Trade Deal Scare Amplifies Auto Sector Weakness

Investor sentiment soured as news of the impending India-European Union Free Trade Agreement circulated. The perceived threat centers on European manufacturers potentially flooding the Indian market with premium and luxury models, which could erode the dominance of domestic players. This concern has seen shares of Mahindra & Mahindra (M&M) fall approximately 12 percent over the past four weeks, while Maruti Suzuki India (MSIL) has mirrored this decline, also slipping 12 percent and trading lower for seven consecutive sessions. The broader BSE Auto index reflects this unease, experiencing a decline of approximately 1.5 percent in intra-day trading on Thursday.

Deconstructing the FTA's Niche Impact

Analysts at Kotak Institutional Equities and ICICI Securities contend that the market's apprehension is disproportionate to the FTA's actual economic implications for Indian mass-market manufacturers. The agreement, they argue, primarily lowers import duties for a select category of European Completely Knocked Down (CKD) and Completely Built Up (CBU) models, predominantly in the higher-end segments. Major European Original Equipment Manufacturers (OEMs) with significant market presence in India operate with highly localized production. Consequently, any price adjustments will affect only a negligible share of the overall market volume. Luxury car sales, which reached an estimated 51,000-52,000 units in 2025, largely dominated by German brands, operate in a distinct price bracket, with post-duty-cut prices expected to remain above ₹50 lakh. This segment's customer base shows limited cross-shopping behavior, thereby insulating domestic players like M&M and Maruti Suzuki.

Valuations and Domestic Resilience

Despite the recent price correction, Mahindra & Mahindra commands a market capitalization of approximately INR 3.5 trillion with a trailing twelve-month P/E ratio around 28.5x. Maruti Suzuki is valued at roughly INR 5.2 trillion with a P/E ratio of approximately 30.2x. These figures, coupled with the analyst view that price cuts will be minimal for mass-market vehicles, suggest that the current valuations might not fully reflect the limited fundamental impact of the FTA. Structural impediments for European imports, such as less developed dealer networks, parts availability, and higher ownership costs, further diminish their near-term competitive edge against localized Indian manufacturing.

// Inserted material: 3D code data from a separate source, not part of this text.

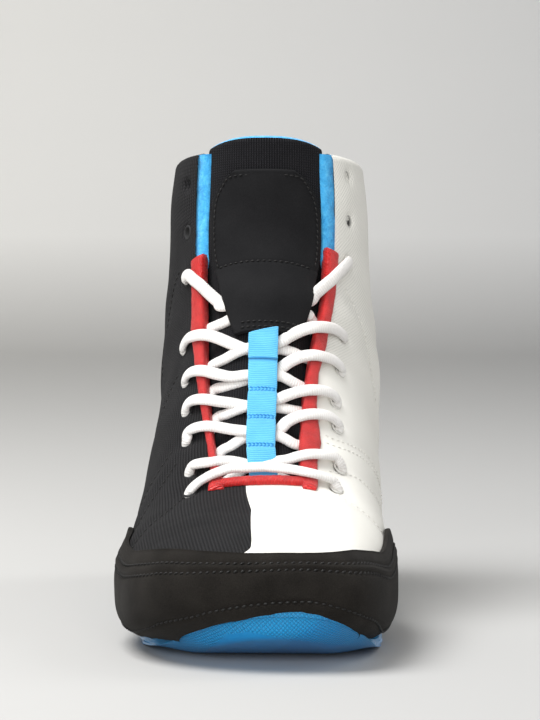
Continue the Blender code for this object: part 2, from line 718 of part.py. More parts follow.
def make_keeper():
    rows = spaced(*KEEPER_ROWS, 16)
    bm = front_strip(rows, lambda place, arc: KEEPER_WIDTH / 2, lambda place: TONGUE_DEPTH - FIT - keeper_lift(place), 1)
    keeper = new_object("lace_keeper", bm, material("keeper_webbing", (0.10, 0.50, 0.85), 0.6))
    add_modifier(keeper, "SOLIDIFY", thickness=KEEPER_THICKNESS, offset=1, use_even_offset=False)
    return keeper


def lace_tube(name, route):
    """An oval cord along a route, made a closed mesh."""
    curve = bpy.data.curves.new(name, "CURVE")
    curve.dimensions = "3D"
    curve.bevel_depth = LACE_THICKNESS / 2
    curve.bevel_resolution = 1
    curve.use_fill_caps = True
    line = curve.splines.new("POLY")
    line.points.add(len(route) - 1)
    for point, place in zip(line.points, route):
        point.co = (*place, 1)
    drawn = bpy.data.objects.new(name, curve)
    CUTTERS.objects.link(drawn)
    mesh = bpy.data.meshes.new_from_object(drawn.evaluated_get(bpy.context.evaluated_depsgraph_get()))
    bpy.data.objects.remove(drawn)
    bm = bmesh.new()
    bm.from_mesh(mesh)
    bmesh.ops.remove_doubles(bm, verts=bm.verts, dist=1e-6)
    face_outward(bm)
    return bm


LACE_SHORT = 0.0009
LACE_END = 9.0
LACE_RISE, LACE_OVER, LACE_BEYOND = 0.74, 0.95, 1.3
LACE_MARKS = (LACE_END, LACE_BEYOND, LACE_OVER, LACE_RISE, 0.0, -LACE_RISE, -LACE_OVER, -LACE_BEYOND, -LACE_END)


def make_laces():
    """Two crossing cords from eyelet to eyelet and the bar across the foot, joined into one solid."""
    laced = [pair for pair in EYELETS if pair.laced]
    routes = []
    for first in (-1, 1):
        route = []
        for number, (low, high) in enumerate(zip(laced, laced[1:])):
            side = first if number % 2 == 0 else -first
            start = low.lateral if side < 0 else low.medial
            end = high.medial if side < 0 else high.lateral
            route += lace_route(start, end, side)[bool(route):]
        routes.append(route)
    foot = laced[0]
    bar = lace_route(foot.lateral, foot.medial, -1, KEEPER_THICKNESS + LACE_THICKNESS + 6 * FIT)
    laces = new_object("laces", lace_tube("lace_over", routes[0]), material("lace_cotton", (0.88, 0.86, 0.82), 0.75))
    for name, route in (("lace_under", routes[1]), ("lace_foot", bar)):
        other = cutter(name, lace_tube(name, route))
        add_modifier(laces, "BOOLEAN", object=other, operation="UNION", solver="EXACT")
    return laces


def stand_at_origin():
    """Moves the shoe so that the middle of its box stands on the origin."""
    bpy.context.view_layer.update()
    graph = bpy.context.evaluated_depsgraph_get()
    corners = []
    for obj in SHOE.objects:
        evaluated = obj.evaluated_get(graph)
        corners += [evaluated.matrix_world @ Vector(corner) for corner in evaluated.bound_box]
    low = [min(corner[axis] for corner in corners) for axis in range(3)]
    high = [max(corner[axis] for corner in corners) for axis in range(3)]
    step = Vector((-(low[0] + high[0]) / 2, -(low[1] + high[1]) / 2, -low[2]))
    for obj in list(SHOE.objects) + list(CUTTERS.objects):
        obj.location += step


def main():
    make_outsole()
    make_insole()
    make_upper()
    make_toe_cap()
    make_piping()
    make_tongue()
    make_tab()
    make_keeper()
    make_laces()
    stand_at_origin()


for old in list(bpy.data.objects):
    bpy.data.objects.remove(old)
SHOE = bpy.data.collections.new("wrestling_shoe")
CUTTERS = bpy.data.collections.new("cutters")
bpy.context.scene.collection.children.link(SHOE)
bpy.context.scene.collection.children.link(CUTTERS)
main()
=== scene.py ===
"""Looks of the high-top wrestling shoe: knit, synthetic, suede, satin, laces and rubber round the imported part."""

import math
from collections import namedtuple

import bmesh
import bpy
import numpy as np
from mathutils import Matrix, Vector, noise
from mathutils.bvhtree import BVHTree


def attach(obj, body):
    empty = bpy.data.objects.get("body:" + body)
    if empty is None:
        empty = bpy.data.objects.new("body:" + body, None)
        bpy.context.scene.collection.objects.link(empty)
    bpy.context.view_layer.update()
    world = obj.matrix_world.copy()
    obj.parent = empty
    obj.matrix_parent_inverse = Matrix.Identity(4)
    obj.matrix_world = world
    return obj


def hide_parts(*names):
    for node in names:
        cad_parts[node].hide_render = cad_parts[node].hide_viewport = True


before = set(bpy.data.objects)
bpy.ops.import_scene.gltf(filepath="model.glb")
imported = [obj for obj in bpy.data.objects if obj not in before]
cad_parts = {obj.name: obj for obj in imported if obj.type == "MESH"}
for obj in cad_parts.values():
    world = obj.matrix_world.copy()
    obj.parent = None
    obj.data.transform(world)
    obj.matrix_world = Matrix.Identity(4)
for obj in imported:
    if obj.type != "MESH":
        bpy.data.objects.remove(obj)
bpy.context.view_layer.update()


# Camera: low in front of the toe, a little to the inner side
AZIMUTH, PITCH = 2.5, 3.5
DISTANCE, EYE_HEIGHT, EYE_SHIFT = 1.25, 0.175, 0.0020
FOCAL_PIXELS, FRAME_HEIGHT = 3294, 720


def place_camera():
    turn = math.radians(AZIMUTH)
    ahead = Vector((-math.sin(turn), math.cos(turn), 0))
    aside = Vector((math.cos(turn), math.sin(turn), 0))
    data = bpy.data.cameras.new("photo_camera")
    data.sensor_width = 36
    data.lens = data.sensor_width * FOCAL_PIXELS / FRAME_HEIGHT
    data.clip_start, data.clip_end = 0.05, 30
    camera = bpy.data.objects.new("photo_camera", data)
    camera.location = -ahead * DISTANCE + aside * EYE_SHIFT + Vector((0, 0, EYE_HEIGHT))
    camera.rotation_euler = (math.radians(90 - PITCH), 0, turn)
    bpy.context.scene.collection.objects.link(camera)
    bpy.context.scene.camera = camera


place_camera()


# The last that the upper is drawn over, as in the part
UPPER_LENGTH, BALL_WIDTH, ANKLE_WIDTH, COLLAR_WIDTH = 0.278, 0.104, 0.087, 0.073
VAMP_HEIGHT, COLLAR_HEIGHT, THROAT_WIDTH = 0.058, 0.179, 0.048
SOLE_LENGTH, SOLE_WIDTH, SOLE_THICKNESS, HEEL_THICKNESS = 0.273, 0.0855, 0.0042, 0.0076
TOE_SPRING, HEEL_SPRING, ARCH_LIFT = 0.0145, 0.003, 0.0035
STEP = np.array((-0.000524, 0.00127, 0.0))
W, A, C = BALL_WIDTH, ANKLE_WIDTH, COLLAR_WIDTH
V, H = VAMP_HEIGHT, COLLAR_HEIGHT
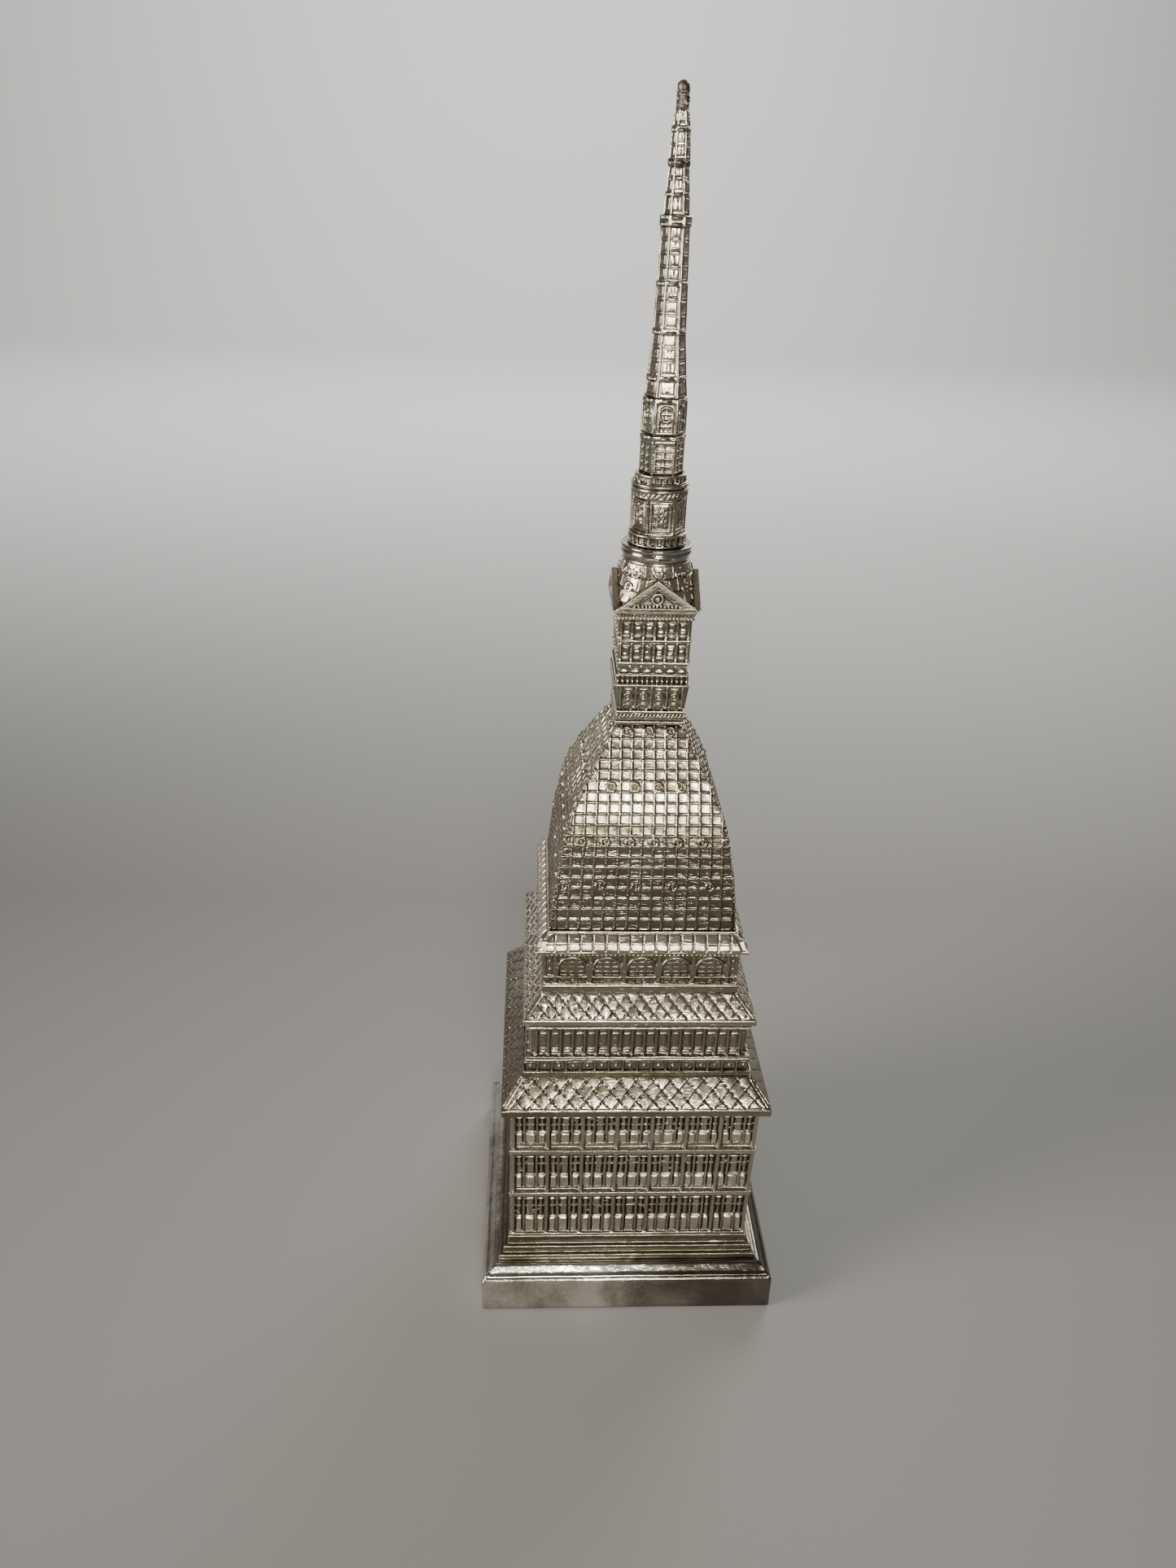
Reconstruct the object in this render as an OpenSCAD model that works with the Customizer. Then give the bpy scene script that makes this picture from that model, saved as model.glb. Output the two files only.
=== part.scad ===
// Cast white-metal model of a domed tower with a stepped spire, on a chamfered plinth.
// Millimetres, +Z up. The origin is the middle of the underside; the front faces -Y.
// The walls and the dome are four flat castings each, soldered together on mitred corners.
// The round and six-sided pieces over the lantern are threaded on one thin steel rod.

/* [Plinth] */
// Half width of the plinth at its foot
plinth_half = 47.4; // [46:0.1:54]
// Half width at the top of the upright band
band_top_half = 47.1; // [45.5:0.1:54]
// Height of the upright band
band_h = 12.6; // [10:0.1:18]
// Inset of the chamfer over the band
chamfer_in = 3.5; // [2:0.1:4]
// Rise of the chamfer
chamfer_h = 4.0; // [2:0.1:6]
// Half widths of the steps, lowest first
step_half = [41.8, 40.4, 39.0]; // [38.9:0.1:42]
// Heights of the steps, lowest first
step_h = [2.4, 2.4, 3.2]; // [1:0.1:5]

/* [Lower block] */
// Half width to the window faces
low_half = 37.4; // [36.5:0.1:37.8]
// Heights of the three storeys, string course included
storey_h = [18.8, 17.9, 15.7]; // [14:0.1:22]
// Windows across each side, each between two piers
low_bays = 7; // [5:1:9]
// Half width of the eave
low_eave_half = 41.1; // [39.5:0.1:43]
// Height of the roof over the eave
low_roof_h = 7.8; // [5:0.1:10]

/* [Middle block] */
// Half width behind the colonnade
mid_half = 32.4; // [32:0.1:33]
// Height of the block, eave left out
mid_h = 19.3; // [18:0.1:24]
// Columns across each side
columns = 18; // [10:1:24]
// Half width of the eave
mid_eave_half = 34.8; // [33.8:0.1:36]
// Height of the roof over the eave
mid_roof_h = 6.0; // [4:0.1:8]

/* [Upper block] */
// Half width of the wall face
up_half = 28.4; // [28:0.1:28.7]
// Height of the block, eave left out
up_h = 14.6; // [14:0.1:18]
// Arched windows across each side
arches = 5; // [3:1:5]
// Half width of the eave
up_eave_half = 30.8; // [29.5:0.1:32]

/* [Dome] */
// Half width of the dome at its foot
dome_foot_half = 27.3; // [26.8:0.1:27.4]
// Half width of the dome at its top
dome_top_half = 9.4; // [9:0.1:10]
// Height of the dome
dome_h = 57.6; // [50:0.1:62]

/* [Lantern] */
// Half width of the lantern's window faces
lantern_half = 9.6; // [9.3:0.1:9.8]
// Height of the lantern up to its gables
lantern_h = 29.6; // [29:0.1:33]
// Rise of the gables
gable_rise = 8.6; // [6:0.1:9]

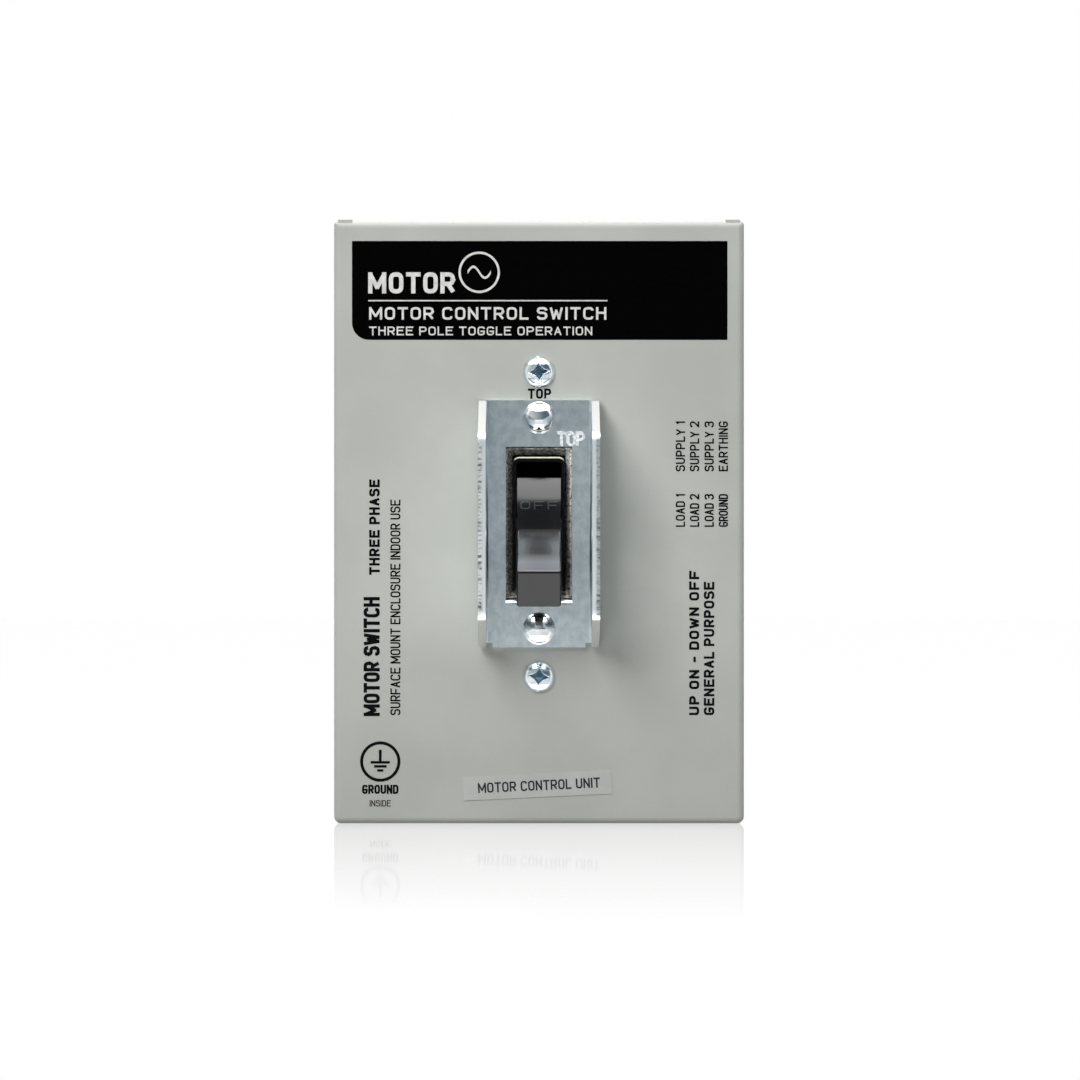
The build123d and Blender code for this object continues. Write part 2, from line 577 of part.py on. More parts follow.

Long-Term Structural Advantage

Both Kotak and ICICI Securities view the FTA as a strategic, long-term structural advantage for the Indian market rather than an immediate consumer price reduction event. Indian consumers are poised to benefit from a wider array of sophisticated, high-end models and faster access to global product launches. Carmakers are prioritizing brand equity and margin protection, particularly given the sustained robust demand in the premium vehicle segment. While further localization and deeper duty reductions could materialize into price benefits over an extended period, the immediate upside for the Indian consumer is variety and technological advancement, not necessarily affordability.